1) why does the spiritual movement involve itself in trust funds, in board of directors, in a pyramidical power hierarchy?

2) why do followers of the spiritual movement not question these money & power involvements?

i have tried to analyse the workings of these pitfalls in the previous posts, perhaps you would care -and you are most welcome- to comment on that also.

Paul Maurice Martin said...

It seems to me there is more of this than ever in the blogosphere - the idea that spirituality is basically a quest for good stuff. Just believe good things will happen and never think a negative thought and you'll prosper materially and never have health problems.

I don't know what's happening to the capacity for critical thought in this country...

frank waaldijk said...

thank you paul for your comment. i agree, and not only for your country.

there is a widespread tendency to advocate `positive thinking'...which in itself wouldn't be a problem.

the problem is, that people join `positive thinking' with `no criticism'.

to any person who spends a little thought on it, such an association is most likely too absurd for words.

without criticism, without the drive to change things which are obviously harmful, we would still be living in caves...that is, if humanity would even be around.

true criticism comes from the -to me positive- commitment to make things better. in order to cure a patient, this patient must first acknowledge that (s)he is sick, that there is something not quite perfect in the state of things.

apart from that, there is a strange metaphysical blindness in people who advocate `only positive thinking'.

because without the negative things in life, how does one appreciate the positive ones? in other words, if everything is positive, then the word `positive' loses its meaning altogether.

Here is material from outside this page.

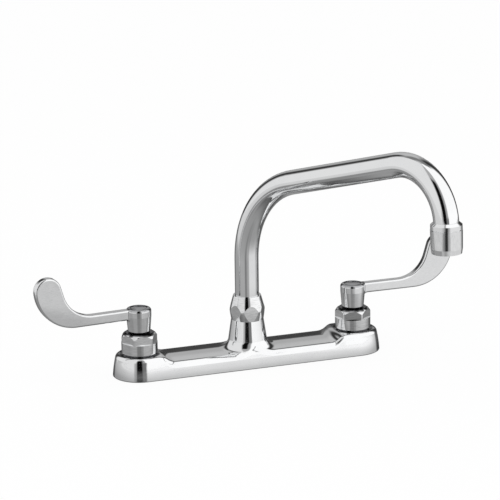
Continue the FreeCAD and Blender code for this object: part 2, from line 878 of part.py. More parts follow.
def cut_flats(body, across_flats, reach, base, top, twist):
    """Cut six flats on a turned nut between two heights."""
    start = float(twist)
    plan = new_sketch(body, "XY_Plane", base)
    draw_circle(plan, reach)
    corner = across_flats / math.sqrt(3)
    spots = [FreeCAD.Vector(float(corner) * math.cos(math.radians(60 * step + start)),
                            float(corner) * math.sin(math.radians(60 * step + start)), 0)
             for step in range(6)]
    guide = plan.addGeometry(Part.Circle(
        FreeCAD.Vector(0, 0, 0), FreeCAD.Vector(0, 0, 1), float(corner)), True)
    plan.addConstraint(Sketcher.Constraint("Coincident", guide, 3, -1, 1))
    drive(plan, "Radius", (guide,), corner)
    sides = [plan.addGeometry(Part.LineSegment(spot, spots[(index + 1) % 6]), False)
             for index, spot in enumerate(spots)]
    for index, line in enumerate(sides):
        follower = sides[(index + 1) % 6]
        plan.addConstraint(Sketcher.Constraint("Coincident", line, 2, follower, 1))
        plan.addConstraint(Sketcher.Constraint("PointOnObject", line, 1, guide))
        if index:
            plan.addConstraint(Sketcher.Constraint("Equal", sides[0], line))
    drive_angle(plan, (-1, 1, sides[0], 1), 120 + twist)
    pocket(body, plan, top - base, towards_up=True)


def make_bonnet_nut(side):
    """Round collar below, hexagon above, screwed over the neck of the body."""
    nut = new_body(f"{side}_bonnet_nut")
    base = size.boss_height
    thread = size.valve_neck_radius + size.thread_clearance
    hexagon_base = base + size.bonnet_collar_height
    turn(nut, [
        (thread, base),
        (size.bonnet_foot_radius, base),
        (size.bonnet_collar_radius, base + size.bonnet_foot_height),
        (size.bonnet_collar_radius, bonnet_top - size.bonnet_crown_height),
        (size.bonnet_crown_shoulder, bonnet_top - size.bonnet_crown_step),
        (size.bonnet_crown_radius, bonnet_top),
        (size.bonnet_mouth, bonnet_top),
        (size.bonnet_mouth, flange_top),
        (thread, flange_top),
    ])
    twist = size.right_bonnet_twist if side == "right" else size.left_bonnet_twist
    cut_flats(nut, size.bonnet_across_flats, size.bonnet_collar_radius + size.overrun,
              hexagon_base, bonnet_top, twist)
    stand_on_valve(nut, side)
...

then there is another blindness: who decides what is `positive' and what is `negative'? we do. so in almost all cases it concerns a value judgment, often a value prejudice of the person proclaiming something to be positive or negative. with groupthink, these value judgments tend to take on the character of absolute truth...

and without critical thought, there is no way to escape from this groupthink stranglehold.

this is why i believe that true spirituality embraces critical thought, and embraces the voicing of criticism.